──────── Source material ────────

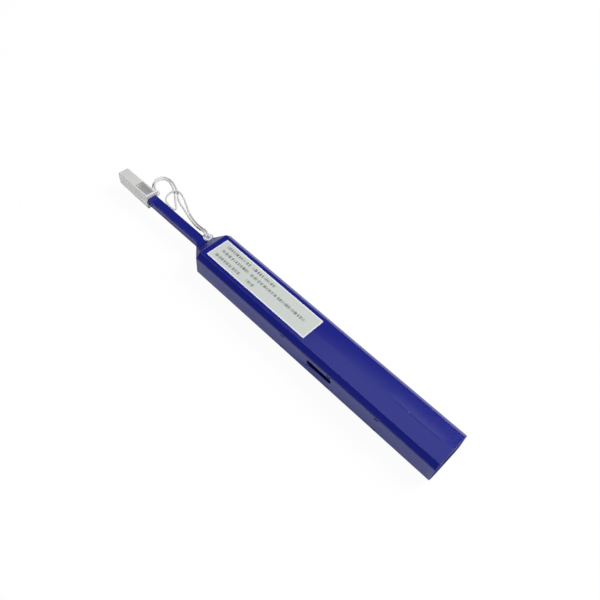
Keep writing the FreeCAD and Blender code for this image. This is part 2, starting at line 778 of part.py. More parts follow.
def tight_tube(points, radius):
    """Pulled-tight thread: straight cylinders with a ball at each corner."""
    points = [V(*p) for p in points]
    parts = [cylinder(radius, a, b - a, (b - a).Length) for a, b in zip(points, points[1:])]
    parts += [Part.makeSphere(radius, p) for p in points[1:-1]]
    return parts[0].fuse(parts[1:])


def guide_roller(side):
    z0 = roller_base()
    roller = upright(roller_radius, roller_x, side * roller_y, z0, z0 + roller_height)
    return roller.cut(upright(roller_pin_radius + bearing, roller_x, side * roller_y, z0, z0 + roller_height))


def roller_pin(side):
    return upright(roller_pin_radius, roller_x, side * roller_y, core_z, roller_base() + roller_height + gap)


def return_spring():
    """Compression spring from the case's rear wall to the core's tail."""
    length = rear_x - wall - tail_x
    rise = length - 2 * spring_wire_radius - 2 * gap
    start = tail_x + spring_wire_radius + gap
    steps = 2 * spring_arcs * spring_turns
    places = []
    for i in range(steps + 1):
        angle = math.pi * i / spring_arcs
        places.append(V(start + rise * i / steps, spring_radius * math.cos(angle),
                        mid_z + spring_radius * math.sin(angle)))
    arcs = [Part.Arc(*places[i:i + 3]) for i in range(0, steps, 2)]
    wire = Part.Wire([arc.toShape() for arc in arcs])
    profile = Part.Wire(Part.makeCircle(spring_wire_radius, places[0], arcs[0].tangent(arcs[0].FirstParameter)[0]))
    return wire.makePipeShell([profile], True, False)


# ---- the nodes ----------------------------------------------------------------------------------
def nodes():
    parts = {
        "mid_frame": mid_frame(), "front_cover": front_cover(), "back_cover": back_cover(),
        "label": label(), "eyelet": eyelet(), "cap": cap(),
        "tether_long_strand": tether_long_strand(), "tether_short_strand": tether_short_strand(),
        "tether_knot": tether_knot(),
        "core_frame": core_frame(), "nozzle_tube": nozzle_tube(), "tip_sleeve": tip_sleeve(),
        "supply_axle": supply_axle(), "supply_reel": supply_reel(), "supply_thread": supply_thread(),
        "take_up_axle": take_up_axle(), "take_up_reel": take_up_reel(), "take_up_thread": take_up_thread(),
        "drive_pinion": drive_pinion(), "drive_rack": drive_rack(),
        "ratchet_wheel": ratchet_wheel(), "ratchet_pawl": ratchet_pawl(),
        "cam_barrel": cam_barrel(), "cam_pin": cam_pin(), "head_shaft": head_shaft(),
        "cleaning_thread": cleaning_thread(), "return_spring": return_spring(),
    }
    for name, side in (("near", -1), ("far", 1)):
        parts["guide_roller_" + name] = guide_roller(side)
        parts["roller_pin_" + name] = roller_pin(side)
    return parts


def main():
    os.makedirs("parts", exist_ok=True)
    for name, shape in nodes().items():
        if not shape.isValid() or len(shape.Solids) != 1:
            print("CHECK", name, "valid", shape.isValid(), "solids", len(shape.Solids))
        shape.exportStep("parts/" + name + ".step")
        size = shape.BoundBox
        print(name, [round(v, 2) for v in (size.XMin, size.XMax, size.YMin, size.YMax, size.ZMin, size.ZMax)])


main()
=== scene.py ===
"""Looks of the fibre connector cleaning pen: glossy moulded case, milky push-on cap on a twisted cord,
printed label, and the wiping mechanism inside. Metres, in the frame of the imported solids.
"""
import bmesh
import bpy
import json
import math
from mathutils import Matrix, Vector

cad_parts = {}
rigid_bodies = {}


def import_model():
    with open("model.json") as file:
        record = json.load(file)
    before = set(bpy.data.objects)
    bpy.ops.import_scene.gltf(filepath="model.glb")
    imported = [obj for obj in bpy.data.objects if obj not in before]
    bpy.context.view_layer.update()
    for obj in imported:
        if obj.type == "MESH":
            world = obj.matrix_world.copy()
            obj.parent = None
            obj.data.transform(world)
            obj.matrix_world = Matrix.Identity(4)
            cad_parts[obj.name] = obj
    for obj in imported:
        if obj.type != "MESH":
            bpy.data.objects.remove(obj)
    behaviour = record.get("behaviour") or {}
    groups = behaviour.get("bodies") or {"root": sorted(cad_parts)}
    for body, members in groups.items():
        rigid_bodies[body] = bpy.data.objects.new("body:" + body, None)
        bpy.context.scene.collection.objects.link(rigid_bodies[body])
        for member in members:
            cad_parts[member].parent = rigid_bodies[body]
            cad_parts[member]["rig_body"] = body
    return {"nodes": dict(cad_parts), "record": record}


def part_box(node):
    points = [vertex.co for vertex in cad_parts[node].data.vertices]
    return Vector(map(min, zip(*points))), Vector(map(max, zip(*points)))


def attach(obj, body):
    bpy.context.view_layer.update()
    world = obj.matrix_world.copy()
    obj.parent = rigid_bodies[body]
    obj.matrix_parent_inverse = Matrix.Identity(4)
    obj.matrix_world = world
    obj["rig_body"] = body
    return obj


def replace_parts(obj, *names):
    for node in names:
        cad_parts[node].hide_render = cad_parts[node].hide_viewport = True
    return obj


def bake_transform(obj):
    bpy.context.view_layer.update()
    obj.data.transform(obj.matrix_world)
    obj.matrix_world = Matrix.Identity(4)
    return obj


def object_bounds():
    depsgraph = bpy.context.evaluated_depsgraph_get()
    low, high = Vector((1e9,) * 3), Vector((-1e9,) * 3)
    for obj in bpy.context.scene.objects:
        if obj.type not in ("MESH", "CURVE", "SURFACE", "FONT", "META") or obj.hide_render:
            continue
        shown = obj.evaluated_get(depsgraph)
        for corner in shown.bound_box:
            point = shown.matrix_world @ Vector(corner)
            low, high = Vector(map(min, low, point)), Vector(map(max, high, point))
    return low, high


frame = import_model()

bl_info = {
    "name": "Cleaning pen finishes",
    "version": (1, 0, 0),
    "blender": (4, 5, 0),
    "location": "View3D > Sidebar > Cleaning pen",
    "description": "Rounds, dresses and lights the fibre connector cleaning pen",
    "category": "Object",
}

MM = 0.001
cad_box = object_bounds()

# the case
GATE_BACK = 19.8 * MM         # gate mark ahead of the cover's rear end
CROWN_FALL = -200.0           # of the cover's broad face from its middle line, in bump heights a metre
WORN_AND_HIGHLIGHT_TONE = (0.19, 0.20, 0.42, 1)       # rubbed edges, with a painted highlight along them
WALL_SHEEN_TONE = (0.16, 0.17, 0.31, 1)       # painted reflection on the side walls, lighter towards the top
GATE_SHEEN_TONE = (0.085, 0.095, 0.36, 1)     # painted highlight on the gate's vestige and painted sheen beside the weld line

# rounding a solid's edges
FLAT_ANGLE = math.radians(0.8)          # facets closer than this are one face
EDGE_ANGLE = math.radians(28)           # edges sharper than this are rounded
CREASE_ANGLE = math.radians(32)         # edges sharper than this stay creases
LONG_EDGE = 2.4 * MM                    # the frame's shorter edges stay as they are

# the label
BORDER_WHITE = (0.93, 0.94, 0.96, 1)
# rows of print: place down the label, start and end along it, all as shares of its size
LABEL_ROWS = [(0.21, 0.05, 0.56), (0.47, 0.05, 0.93), (0.76, 0.04, 0.45)]

# the cord
CORD_DIAMETER = 1.0 * MM
PLIES = 3
PLY_SHARE = 0.84              # of the cord's radius, one ply's
STRAND_STEP = 0.3 * MM        # between points along a strand
KNOT_STEP = 0.25 * MM
KNOT_RISE = 0.55              # of the knot's radius to the cord's middle
KNOT_POINTS = 90


# ---- sizes and colours a user may change --------------------------------------------------------
def colour_property(name, description, srgb):
    return bpy.props.FloatVectorProperty(
        name=name, description=description, subtype="COLOR", size=3, min=0, max=1,
        default=[linear(c) for c in srgb])


def length_property(name, description, millimetres):
    return bpy.props.FloatProperty(
        name=name, description=description, subtype="DISTANCE", unit="LENGTH", min=0,
        precision=5, default=millimetres * MM)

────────

§ Goal:
In the listing above, locate the line containing "size = shape.BoundBox" and the line containing "imported = [obj". Extract those two lines and every line between them, exactly as written, and only those.

§ Answer to the problem:
        size = shape.BoundBox
        print(name, [round(v, 2) for v in (size.XMin, size.XMax, size.YMin, size.YMax, size.ZMin, size.ZMax)])


main()
=== scene.py ===
"""Looks of the fibre connector cleaning pen: glossy moulded case, milky push-on cap on a twisted cord,
printed label, and the wiping mechanism inside. Metres, in the frame of the imported solids.
"""
import bmesh
import bpy
import json
import math
from mathutils import Matrix, Vector

cad_parts = {}
rigid_bodies = {}


def import_model():
    with open("model.json") as file:
        record = json.load(file)
    before = set(bpy.data.objects)
    bpy.ops.import_scene.gltf(filepath="model.glb")
    imported = [obj for obj in bpy.data.objects if obj not in before]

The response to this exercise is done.